Real estate owners and investors should stay calm and carefully consider their options amid one of the greatest economic disruptions in Massachusetts’ recent history, a trio of seasoned commercial real estate professionals said Thursday.
Their remarks came at a webinar hosted by The Warren Group, publisher of Banker & Tradesman, on the state of the commercial real estate industry in Massachusetts.
While the COVID-19 pandemic has frozen many parts of the capital markets, stopped construction and permitting in Boston, Cambridge and Somerville cold and put one in four Bay Staters out of work, real estate owners should exhibit strategic patience, JLL Capital Markets Senior Director Ben Sayles, The Davis Cos. managing director of development Stephen Davis and Sherin and Lodgen partner Josh Bowman all said.
“No sudden movements,” Bowman, who chairs Sherin and Lodgen’s hospitality practice group, said. “My advice would be to not panic. If you don’t see a clear path right now, see what happens in the next month.”
As a “new normal” settles in, patience will be rewarded, Sayles said.
“Hold on to your assets, if you can. Not only are they going to regain value, but if you stick to your business plan, they’ll grow beyond your projections,” he said.
With much less leverage in the financial system, real estate owners and investors can take comfort that there is much less risk of a market crash, Davis said.
“Maintain modest leverage at the asset level. It’s going to allow you to do what Ben [Sayles] is describing,” he said, noting that while many lenders are being creative with loan modifications and other ways to accommodate the crisis, “no amount of forbearance is infinite. … They have shareholders, as well.”
In a Holding Pattern
Lenders and landlords alike are essentially waiting for the next three to six months to play out, Bowman said, to see how the local economy reforms after being severely disrupted by the pandemic and social distancing requirements. While many restaurant tenants are asking their landlords to waive the next few months of rent payments and shift to a percentage rent model, “landlords aren’t there, yet,” he said.

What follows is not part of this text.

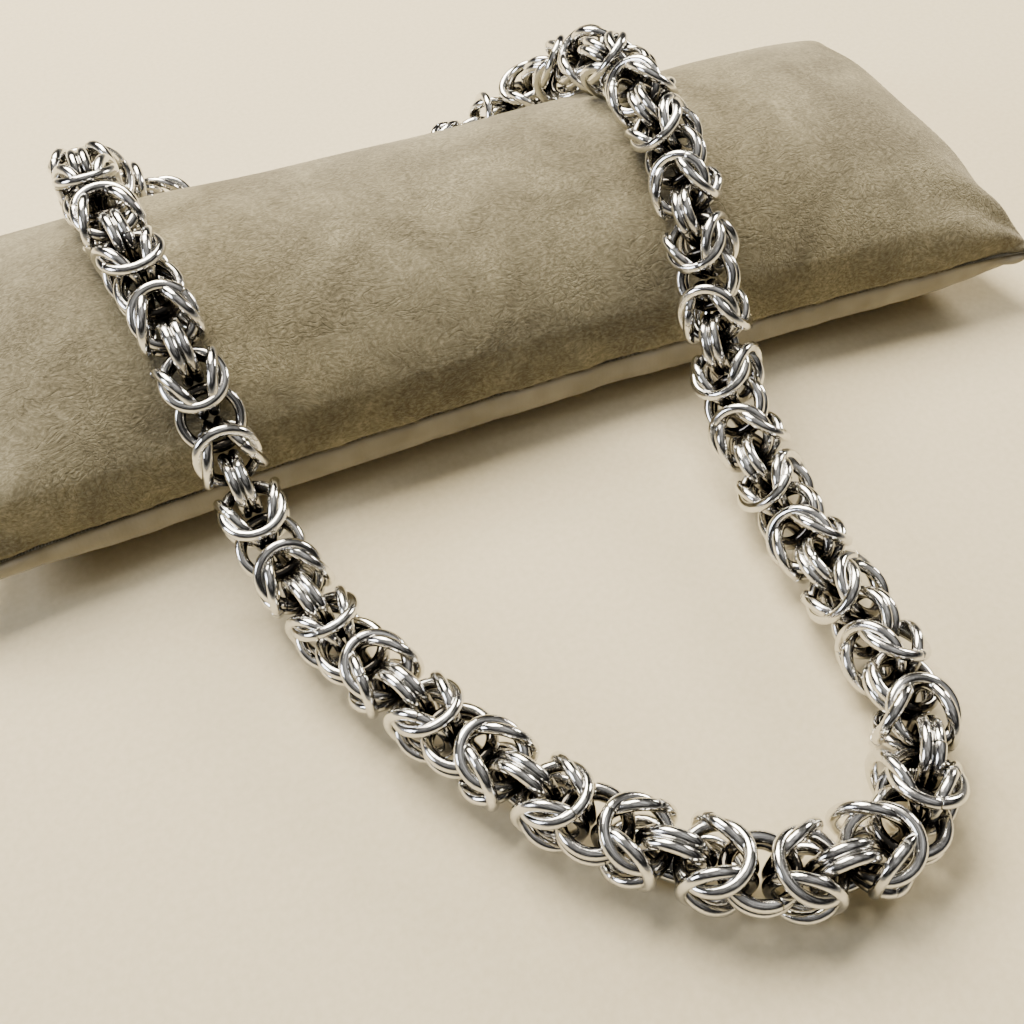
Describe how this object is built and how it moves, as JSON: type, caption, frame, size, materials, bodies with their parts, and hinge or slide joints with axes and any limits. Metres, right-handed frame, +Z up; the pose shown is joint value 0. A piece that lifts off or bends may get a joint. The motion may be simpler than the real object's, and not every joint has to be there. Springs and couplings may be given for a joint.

The problem, Sayles said, is exemplified by a tenant in one of JLL’s clients’ buildings.
“They need six to eight months of rent relief. Their business is super-viable, but nearly inoperable in the near term,” he said.
In exchange for relief, the tenant offered to sign a 15-year lease with market-rate increases in rent along the way.
Lenders are accommodating many owners’ needs for this kind of short-term flexibility with creativity, Davis said, offering options like short-term second mortgages and other options to shore up owners’ cash positions.
For now, Sayles said, it looks unlikely that Massachusetts will see a wave of distressed asset acquisitions similar to that seen in the wake of the Great Recession despite significant interest from a range of investors, thanks to reluctance in the debt markets. One reason, Davis suggested, is that the future is so uncertain.
“There’s an undeniable impact on the real economy [from the virus],” he said. “When you look at multifamily development or acquisition, it’s impossible to ignore what’s going on right now; we have to take a different view of those assets based on the forward run curve.”
In the near future, Sayles said he expects industrial and multifamily properties will see the biggest investor interest; the former thanks to a big surge in online shopping brought on by infection worries, the latter thanks to the still-strong demand for housing and the assets’ ability to generate immediate cashflow.